Fragen die Leser nun, wie es ihm möglich geworden ist, leicht zu ertragen. was er ertragen hat, so antworte ich: sein rüstiger Körper bequemt sich leicht allen Anforderungen, die an ihn gemacht werden, es wird ihm nie zu kalt und nie zu warm; er ist bewundernswürdig mäßig und begnügt sich mit dem, was eben zu haben ist; er hat keine Leidenschaft, deren Nichtbefriedigung ihm lästig werden könnte, er raucht und schnupft nicht, er besuchte nie regelmäßig das Wirthshaus, er fand nie Lust an Kartenspiel etc. Der einzigen Leidenschaft, die er besitzt, der Lust an Schießen und Jagen, konnte er dagegen stets recht con amore sich hingeben.

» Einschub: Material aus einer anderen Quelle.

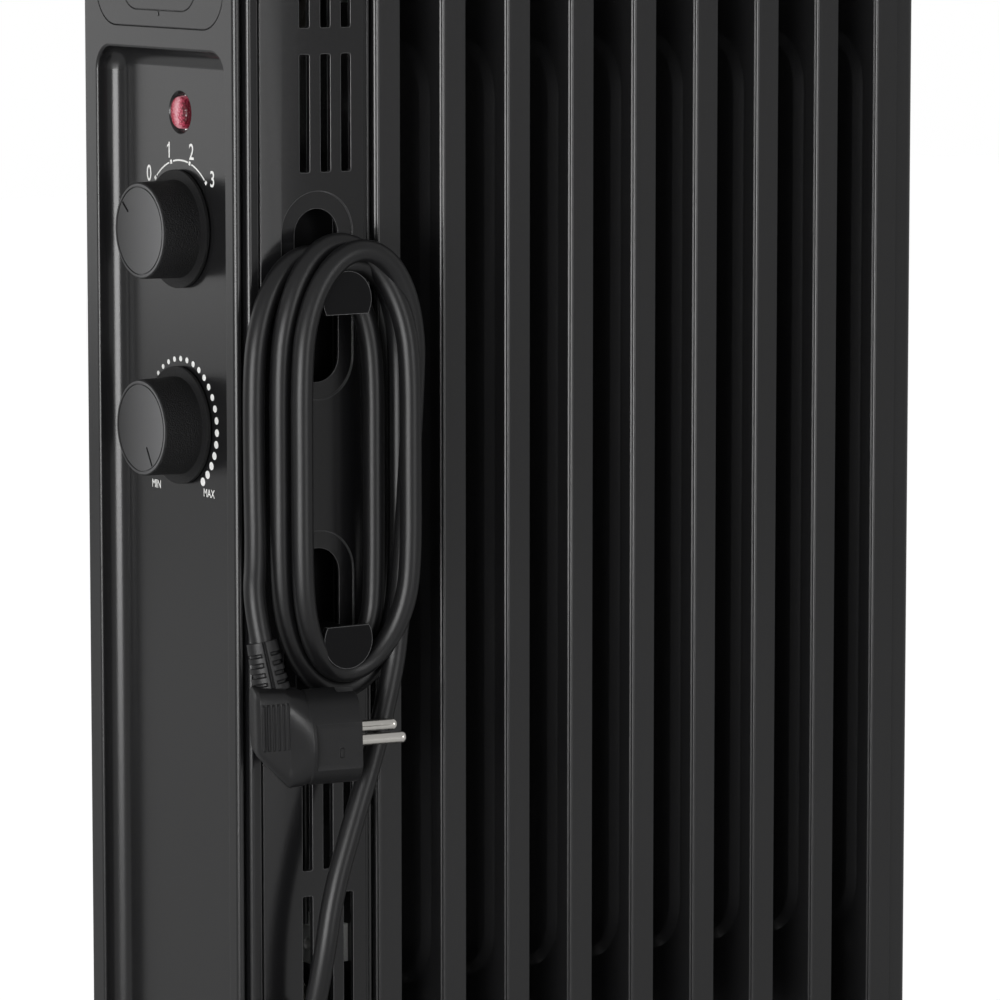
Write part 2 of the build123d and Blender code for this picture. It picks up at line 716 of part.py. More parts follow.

Um sie jetzt mit mehr Genuß befriedigen zu können, hat er [436] Leipzig in diesen Tagen verlassen, um seine Wohnung in dem reizenden Rosenau bei Coburg zu nehmen. Manche Leute wollen wissen, der verehrte Herzog von Gotha, der sich für den Vielgewanderten interessirt, werde noch einen Hofmann aus ihm machen, aber ich glaube es nicht, denn – und das ist noch eine Eigenthümlichkeit Gerstäcker’s – er haßt fast so sehr wie jede Unredlichkeit – den Frack, und ist stolz darauf, dies häßliche Kleidungsstück nie getragen zu haben.